Sitting in an office with shipping orders, distribution routes and old notes taped to the wall, Bobby Reeder takes a sip from his Diet Coke before telling the story of the Geneva County earthworm farm his late grandfather started.
“He started domesticating a local worm called the wiggler—or Alabama jumper—in the early ‘40s,” Reeder said. “It was a big, active worm that released an odor when punctured, and the fish seemed to like it. He started making beds and raising wigglers in conditions conducive to growing.”
That was the foundation for Four R Farms in Slocomb, which developed a process Reeder and his family still use. Starting with a shaded area of sandy, loose soil, a mulch of peanut hulls or hay is worked into disked dirt. An irrigation system is added, followed by another layer of mulch before Reeder or his two brothers, Tony and Eugene, add young worms that are the foundation of the new worm crop.
“Then we start feeding and watering,” Reeder said, smiling. “You have to water every day it doesn’t rain. We’ll feed once, maybe twice a week or until you can’t see the feed mix on top of the soil anymore.”
The worms are fed a protein mix and occasionally some old produce. Worms are harvested four to six times a year and sold throughout the south—from Texas to North Carolina.

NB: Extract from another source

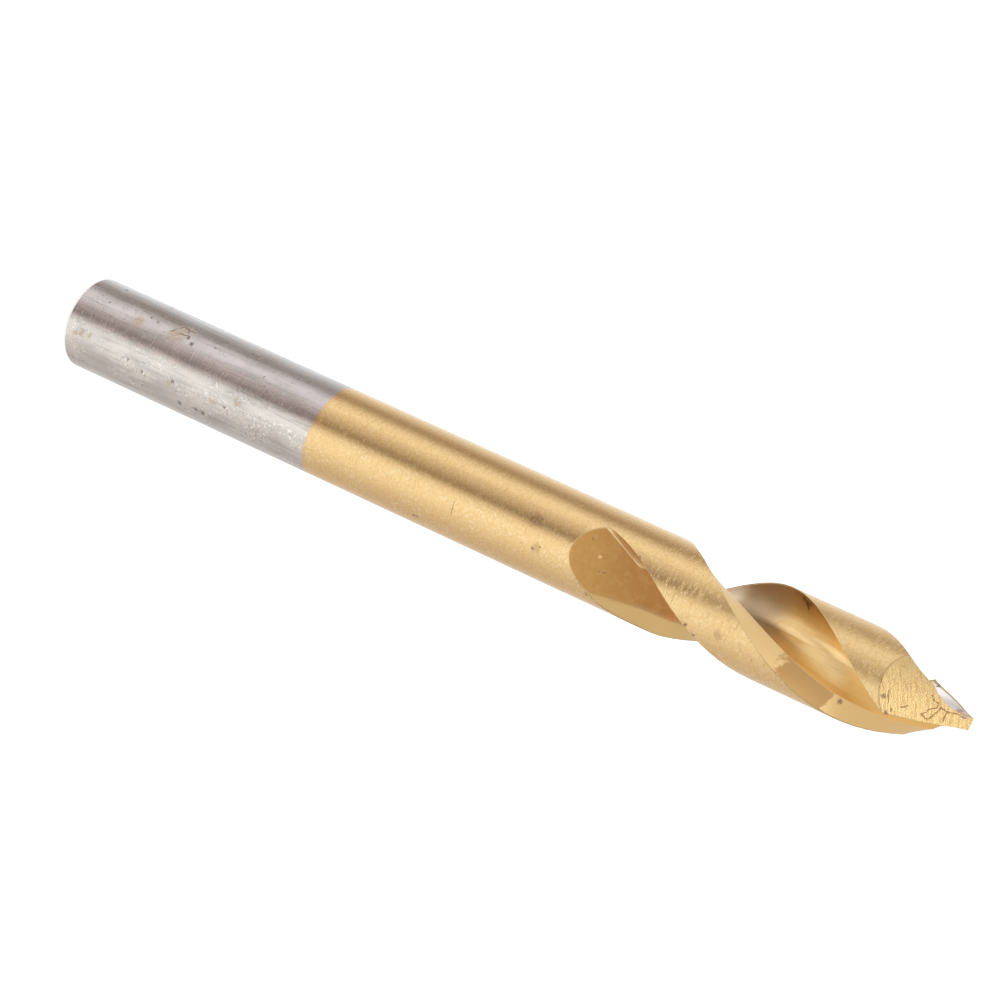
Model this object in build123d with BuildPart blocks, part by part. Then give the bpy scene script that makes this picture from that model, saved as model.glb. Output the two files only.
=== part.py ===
"""Spotting drill for a 6 mm collet: one ground bar with two helical flutes and a two-flank point.

Millimetres and degrees. The drill stands on its shank end, with its axis on +Z and the point up.
The outer corners of the two cutting lips lie on the X axis.
"""
import os
from math import atan2, cos, degrees, hypot, radians, sin, sqrt

from build123d import *

# Ground bar
body_diameter = 6.0
shank_end_chamfer = 0.22
shank_length = 39.0           # plain cylinder, from the shank end to the foot of the cutting part
back_taper = 0.01             # how much slimmer the cutting part is at its foot, on the radius
taper_foot_length = 0.1

# Point
lip_corner_height = 62.0      # height of the outer corners of the lips
tip_height = 66.2
point_allowance = 0.02        # bar left above the point height for the flanks to take off
flank_angle = 31.8            # between the grinding lines of a flank and the drill axis
flank_lag = 26.6              # how far behind its lip corner these lines run down
flank_curvature_radius = 8.0  # the flanks are slightly rounded across
flank_crown_side = 1.1        # sideways distance of the highest grinding line from the axis
flank_crown_rise = 0.08
flank_half_width = 6.0
flank_cut_height = 6.0

# Flutes, right-hand. Seen from the point, the section of a flute has a floor, a rake wall from
# the floor's foot out to the cutting edge, and a relief band from the floor's other end to the
# heel. The floor faces floor_angle ahead of the edge. Lengths along it count from the foot of
# the perpendicular that falls on it from the drill axis.
helix_lead = 28.4
floor_angle = 9.5
floor_distance = 0.385        # from the drill axis
floor_hollow = 0.14
floor_root_share = 0.19       # part of the floor that is the root of the rake wall
rake_foot_offset = -0.49
rake_foot_rise = 0.3
rake_radius = 1.9
relief_corner_offset = 1.73
relief_angle = 28.5           # between the floor and the relief band
relief_bulge = 0.05
root_bow = 0.045              # how far the three arcs of the floor bow towards the axis
middle_bow = 0.012
back_bow = 0.07
least_bow = 0.002
cutter_margin = 2.2           # how far the flute cutters reach outside the bar

# Run-out: towards the shank the floor of each flute rises in an arc until it leaves the bar. Its
# lowest section, the foot, lies just above the shank and wholly outside the bar.
foot_gap = 0.2                # between the shank and the foot
foot_clearance = 0.23         # between the bar and the floor at the foot
floor_rise_radius = 17.6
stop_length = 6.0             # from the foot to where the section starts to turn with the helix
foot_spread = 0.57            # sideways move of the rake foot for each millimetre down
foot_spread_length = 4.36     # part of the run-out with that move, from the foot
relief_spread = 0.24          # sideways move of the relief corner for each millimetre of rise
edge_lags = (34.6, 34.2, 32.4, 27.6, 20.1, 11.1)  # evenly spaced, from the foot to the stop
turning_steps = 4
edge_clearance = 0.03         # how far the edges of the outermost sections stay out of the bar
heel_clearance = 0.05

body_radius = body_diameter / 2
turn_per_mm = 360 / helix_lead
blank_height = tip_height + point_allowance
cutter_radius = body_radius + cutter_margin
foot_height = shank_length + foot_gap
foot_rise = body_radius + foot_clearance - floor_distance
runout_length = sqrt(foot_rise * (2 * floor_rise_radius - foot_rise))
turning_stop_height = foot_height + stop_length
full_depth_height = foot_height + runout_length
flank_cut_length = tip_height - lip_corner_height + body_diameter


def on_floor(out, along):
    """A point of the flute section, from its distances out from the axis and along the floor."""
    facing = radians(floor_angle)
    return (out * cos(facing) - along * sin(facing), out * sin(facing) + along * cos(facing))


def around(radius, angle):
    """A point of the flute section at a radius and an angle ahead of the cutting edge."""
    return (radius * cos(radians(angle)), radius * sin(radians(angle)))


def flute_section(height, edge_lag=0):
    """The flute at one height, with its cutting edge edge_lag behind the helix."""
    turned_height = max(height, turning_stop_height)
    turn = turn_per_mm * (turned_height - lip_corner_height)
    section_plane = Plane.XY.offset(height).rotated((0, 0, turn))

    below_full_depth = max(full_depth_height - height, 0)
    rise = floor_rise_radius - sqrt(floor_rise_radius**2 - below_full_depth**2)
    depth_share = 1 - below_full_depth / runout_length
    floor_out = floor_distance + rise
    below_spread = max(foot_height + foot_spread_length - height, 0)
    foot_along = rake_foot_offset - foot_spread * below_spread
    relief_along = relief_corner_offset + relief_spread * rise
    floor_length = relief_along - foot_along

    foot = on_floor(floor_out + rake_foot_rise * depth_share, foot_along)
    root_end = on_floor(floor_out, foot_along + floor_root_share * floor_length)
    deepest = on_floor(floor_out - floor_hollow * depth_share, foot_along + floor_length / 2)
    relief_corner = on_floor(floor_out, relief_along)

    edge_radius = max(body_radius, hypot(*foot) + edge_clearance)
    edge = around(edge_radius, -edge_lag)
    edge_outside = around(cutter_radius, -edge_lag)

    heel_radius = max(body_radius, hypot(*relief_corner) + heel_clearance)
    band_direction = Vector(*around(1, 90 + floor_angle + relief_angle))
    along_band = band_direction.dot(Vector(*relief_corner))
    band_width = sqrt(along_band**2 - hypot(*relief_corner) ** 2 + heel_radius**2) - along_band
    heel = Vector(*relief_corner) + band_direction * band_width
    heel_angle = degrees(atan2(heel.Y, heel.X))
    heel_outside = around(cutter_radius, heel_angle)
    outside_mid = around(cutter_radius, (heel_angle - edge_lag) / 2)

    with BuildSketch(section_plane) as section:
        with BuildLine():
            RadiusArc(edge, foot, rake_radius)
            SagittaArc(foot, root_end, least_bow + root_bow * depth_share)
            SagittaArc(root_end, deepest, least_bow + middle_bow * depth_share)
            SagittaArc(deepest, relief_corner, least_bow + back_bow * depth_share)
            SagittaArc(relief_corner, heel, -relief_bulge)
            Line(heel, heel_outside)
            ThreePointArc(heel_outside, outside_mid, edge_outside)
            Line(edge_outside, edge)
        make_face()
    return section.sketch


# What the wheel takes out where one flute runs out of the bar
stop_step = stop_length / len(edge_lags)
turning_step = (runout_length - stop_length) / turning_steps
runout_sections = [
    flute_section(foot_height + index * stop_step, edge_lag)
    for index, edge_lag in enumerate(edge_lags)
]
for index in range(turning_steps + 1):
    runout_sections.append(flute_section(turning_stop_height + index * turning_step))
with BuildPart() as runout_cutter:
    loft(runout_sections)

# What it takes out along the rest of the flute
full_depth_section = flute_section(full_depth_height)
with BuildPart() as flute_cutter:
    add(full_depth_section)
    with BuildLine() as flute_guide:
        Helix(
            pitch=helix_lead,
            height=blank_height - full_depth_height,
            radius=body_radius,
            center=(0, 0, full_depth_height),
        )
    sweep(path=flute_guide.line, is_frenet=True)

# What the grinding takes off the point for one flank
with BuildPart() as flank_cutter:
    grinding_line = Vector(
        sin(radians(flank_angle)) * cos(radians(flank_lag)),
        -sin(radians(flank_angle)) * sin(radians(flank_lag)),
        -cos(radians(flank_angle)),
    )
    flank_plane = Plane(
        origin=(0, 0, tip_height),
        x_dir=(sin(radians(flank_lag)), cos(radians(flank_lag)), 0),
        z_dir=grinding_line,
    )
    edge_drop = flank_curvature_radius - sqrt(flank_curvature_radius**2 - flank_half_width**2)
    flank_left = flank_crown_side - flank_half_width
    flank_right = flank_crown_side + flank_half_width
    flank_low = flank_crown_rise - edge_drop
    with BuildSketch(flank_plane) as flank_profile:
        with BuildLine():
            ThreePointArc(
                (flank_left, flank_low),
                (flank_crown_side, flank_crown_rise),
                (flank_right, flank_low),
            )
            Polyline(
                (flank_right, flank_low),
                (flank_right, flank_cut_height),
                (flank_left, flank_cut_height),
                (flank_left, flank_low),
            )
        make_face()
    extrude(amount=flank_cut_length, both=True)

# The drill
with BuildPart() as spotting_drill:
    with BuildSketch(Plane.XZ) as bar_half:
        with BuildLine():
            Polyline(
                (0, 0),
                (body_radius - shank_end_chamfer, 0),
                (body_radius, shank_end_chamfer),
                (body_radius, shank_length),
                (body_radius - back_taper, shank_length + taper_foot_length),
                (body_radius, blank_height),
                (0, blank_height),
                close=True,
            )
        make_face()
    revolve(axis=Axis.Z)
    with PolarLocations(0, 2):
        add(flank_cutter.part, mode=Mode.SUBTRACT)
    with PolarLocations(0, 2):
        add(flute_cutter.part, mode=Mode.SUBTRACT)
    with PolarLocations(0, 2):
        add(runout_cutter.part, mode=Mode.SUBTRACT)
spotting_drill.part.label = "spotting_drill"
os.makedirs("parts", exist_ok=True)
export_step(spotting_drill.part, "parts/spotting_drill.step")
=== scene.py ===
# %% [markdown]
# # A spotting drill, ground and coated
# A spotting drill is one bar of high-speed steel. Its shank is ground to a true cylinder, two
# helical flutes are ground into one end, and two flanks are ground on the point. Most of the bar
# then gets a gold titanium nitride coat, and the first 20 mm of the shank stay bare.
# The shape is already there as a solid, so this lesson is about finishes: how ground steel, a gold
# coat, wheel marks, stains and small pits are made from nodes, with no picture file.

# %% Load the drill
from math import cos, pi, radians, sin

import bpy
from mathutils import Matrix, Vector

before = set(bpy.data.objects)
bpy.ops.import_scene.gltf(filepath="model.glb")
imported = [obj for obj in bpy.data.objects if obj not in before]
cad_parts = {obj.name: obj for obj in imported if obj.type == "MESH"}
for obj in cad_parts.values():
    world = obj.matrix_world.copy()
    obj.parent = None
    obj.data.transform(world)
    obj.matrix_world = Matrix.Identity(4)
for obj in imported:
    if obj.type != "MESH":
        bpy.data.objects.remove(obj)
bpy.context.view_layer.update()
MM = 0.001
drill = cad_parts["spotting_drill"]

# %% [markdown]
# ## Sizes that the finishes follow
# The marks on a drill follow its geometry: a wheel leaves marks along the flute it cut, and
# grinding leaves rings round the bar. So the drill's own sizes are named here, in millimetres and
# degrees, and every finish below is placed from them.

# %% The drill's own sizes
bar_radius = 3.0
shank_length = 39.0           # below it there is only the plain cylinder
lip_corner_height = 62.0
tip_height = 66.2
helix_lead = 28.4
turning_stop_height = 45.2    # below it the section of a flute keeps its angle
full_depth_height = 48.79     # below it the floor of a flute rises
floor_angle = radians(9.5)
floor_rise_radius = 17.6
rake_foot_offset = -0.49
foot_spread = 0.57
spread_end_height = 43.56
relief_corner_offset = 1.73
relief_spread = 0.24
flank_angle = radians(31.8)
flank_lag = radians(26.6)
flank_crown_side = 1.1
flank_crown_rise = 0.08
flank_curvature_radius = 8.0
print("the cutting part takes up", round(tip_height - shank_length, 1), "mm of the drill")

# %% [markdown]
# ## Camera
# The drill was photographed from its shank end, with the point running away to the lower right.
# Here the drill stands upright, so the camera is rolled instead. Its place is given in
# millimetres from the shank end. Two directions turn it: the one it looks back along, and the one
# that is up in the picture. A long lens from far away keeps the sides of the bar nearly parallel.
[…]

“We started by selling to fishermen, and then over time we branched out to bait shops,” Reeder said. “Then bait shops started making what we call jobber routes, where a truck loads bait and goes from bait shop to bait shop. Normally we’re about two steps removed from the fishermen.”
For many fishermen, a worm and cane pole introduced them to the sport. In Alabama, freshwater fishing had an economic impact of $780 million in 2011, according to a survey by the Alabama Department of Conservation and Natural Resources. The survey showed 683,000 anglers fish in Alabama (69 percent were residents, 31 percent were non-residents).
Reeder credits the bait business with helping the farm’s initial success, but after earning a doctorate in plant physiology at Texas A&M, he diversified the farm to make it stronger.
Previously, the 32-acre farm pumped out 250 million to 500 million worms, but that number dropped as the farm expanded its variety of products.
“Initially we were farmers and fish bait people,” he said. “I put in a nursery in 1980, and now that makes up about 30 percent of our business—and it’s growing.”
Even the worms pitched in to help the nursery grow. Castings (or casts) are the excrement of earthworms. Castings help aerate the soil and improve its overall structure while providing beneficial nutrients to plants.
The worm farm is a popular tour spot, including a recent visit by a group from Litchfield, Minnesota, involved in the Sister City Exchange Program with Hartford, Alabama.
With Hartford a short ride from Four R Farms, the worm farm has been part of the exchange tour for almost 20 years, said William Birdsong.
“The tours expose our northern guests to different aspects of the agricultural economy in south Alabama,” said Birdsong, an Extension specialist and Hartford-Litchfield Sister City Committee member. “Tour attendees are very interested in what’s involved in an earthworm farm. They find it intriguing.”